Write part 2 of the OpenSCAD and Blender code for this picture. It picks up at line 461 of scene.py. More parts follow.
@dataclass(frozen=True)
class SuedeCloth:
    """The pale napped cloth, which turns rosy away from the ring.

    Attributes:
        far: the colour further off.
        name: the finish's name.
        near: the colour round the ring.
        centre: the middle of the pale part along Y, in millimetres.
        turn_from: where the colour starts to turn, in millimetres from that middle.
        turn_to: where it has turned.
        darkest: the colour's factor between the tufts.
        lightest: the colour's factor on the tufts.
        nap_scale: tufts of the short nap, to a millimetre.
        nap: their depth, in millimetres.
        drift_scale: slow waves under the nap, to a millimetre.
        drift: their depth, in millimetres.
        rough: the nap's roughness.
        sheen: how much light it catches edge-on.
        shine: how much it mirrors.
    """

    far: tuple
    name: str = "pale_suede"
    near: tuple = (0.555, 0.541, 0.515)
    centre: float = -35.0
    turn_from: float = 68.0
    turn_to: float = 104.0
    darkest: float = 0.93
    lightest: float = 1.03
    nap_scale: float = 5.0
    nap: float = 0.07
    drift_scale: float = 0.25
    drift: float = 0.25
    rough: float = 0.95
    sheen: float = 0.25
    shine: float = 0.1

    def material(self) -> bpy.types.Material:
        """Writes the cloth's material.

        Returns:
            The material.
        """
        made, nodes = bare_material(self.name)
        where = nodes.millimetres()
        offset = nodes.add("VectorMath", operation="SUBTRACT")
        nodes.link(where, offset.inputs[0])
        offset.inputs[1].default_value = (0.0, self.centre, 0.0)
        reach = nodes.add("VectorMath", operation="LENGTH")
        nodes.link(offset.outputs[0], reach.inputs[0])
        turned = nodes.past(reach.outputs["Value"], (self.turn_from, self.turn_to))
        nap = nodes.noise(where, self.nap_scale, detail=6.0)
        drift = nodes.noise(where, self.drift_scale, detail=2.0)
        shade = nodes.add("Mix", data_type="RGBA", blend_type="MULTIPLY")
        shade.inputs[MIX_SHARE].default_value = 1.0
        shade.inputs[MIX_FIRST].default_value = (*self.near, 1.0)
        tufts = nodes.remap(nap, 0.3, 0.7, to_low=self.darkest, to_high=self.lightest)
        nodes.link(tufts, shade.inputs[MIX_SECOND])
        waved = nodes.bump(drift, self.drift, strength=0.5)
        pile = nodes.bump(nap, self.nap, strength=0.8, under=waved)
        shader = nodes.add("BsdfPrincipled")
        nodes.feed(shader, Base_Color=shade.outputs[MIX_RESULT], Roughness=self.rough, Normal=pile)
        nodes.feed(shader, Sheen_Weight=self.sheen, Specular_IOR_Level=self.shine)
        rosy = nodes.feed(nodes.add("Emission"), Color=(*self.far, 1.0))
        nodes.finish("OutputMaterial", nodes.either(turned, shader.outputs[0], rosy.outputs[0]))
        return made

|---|

YOUR TASK
Can you give every line above again, exactly as written?

SOLVED PROBLEM
Write part 2 of the OpenSCAD and Blender code for this picture. It picks up at line 461 of scene.py. More parts follow.
@dataclass(frozen=True)
class SuedeCloth:
    """The pale napped cloth, which turns rosy away from the ring.

    Attributes:
        far: the colour further off.
        name: the finish's name.
        near: the colour round the ring.
        centre: the middle of the pale part along Y, in millimetres.
        turn_from: where the colour starts to turn, in millimetres from that middle.
        turn_to: where it has turned.
        darkest: the colour's factor between the tufts.
        lightest: the colour's factor on the tufts.
        nap_scale: tufts of the short nap, to a millimetre.
        nap: their depth, in millimetres.
        drift_scale: slow waves under the nap, to a millimetre.
        drift: their depth, in millimetres.
        rough: the nap's roughness.
        sheen: how much light it catches edge-on.
        shine: how much it mirrors.
    """

    far: tuple
    name: str = "pale_suede"
    near: tuple = (0.555, 0.541, 0.515)
    centre: float = -35.0
    turn_from: float = 68.0
    turn_to: float = 104.0
    darkest: float = 0.93
    lightest: float = 1.03
    nap_scale: float = 5.0
    nap: float = 0.07
    drift_scale: float = 0.25
    drift: float = 0.25
    rough: float = 0.95
    sheen: float = 0.25
    shine: float = 0.1

    def material(self) -> bpy.types.Material:
        """Writes the cloth's material.

        Returns:
            The material.
        """
        made, nodes = bare_material(self.name)
        where = nodes.millimetres()
        offset = nodes.add("VectorMath", operation="SUBTRACT")
        nodes.link(where, offset.inputs[0])
        offset.inputs[1].default_value = (0.0, self.centre, 0.0)
        reach = nodes.add("VectorMath", operation="LENGTH")
        nodes.link(offset.outputs[0], reach.inputs[0])
        turned = nodes.past(reach.outputs["Value"], (self.turn_from, self.turn_to))
        nap = nodes.noise(where, self.nap_scale, detail=6.0)
        drift = nodes.noise(where, self.drift_scale, detail=2.0)
        shade = nodes.add("Mix", data_type="RGBA", blend_type="MULTIPLY")
        shade.inputs[MIX_SHARE].default_value = 1.0
        shade.inputs[MIX_FIRST].default_value = (*self.near, 1.0)
        tufts = nodes.remap(nap, 0.3, 0.7, to_low=self.darkest, to_high=self.lightest)
        nodes.link(tufts, shade.inputs[MIX_SECOND])
        waved = nodes.bump(drift, self.drift, strength=0.5)
        pile = nodes.bump(nap, self.nap, strength=0.8, under=waved)
        shader = nodes.add("BsdfPrincipled")
        nodes.feed(shader, Base_Color=shade.outputs[MIX_RESULT], Roughness=self.rough, Normal=pile)
        nodes.feed(shader, Sheen_Weight=self.sheen, Specular_IOR_Level=self.shine)
        rosy = nodes.feed(nodes.add("Emission"), Color=(*self.far, 1.0))
        nodes.finish("OutputMaterial", nodes.either(turned, shader.outputs[0], rosy.outputs[0]))
        return made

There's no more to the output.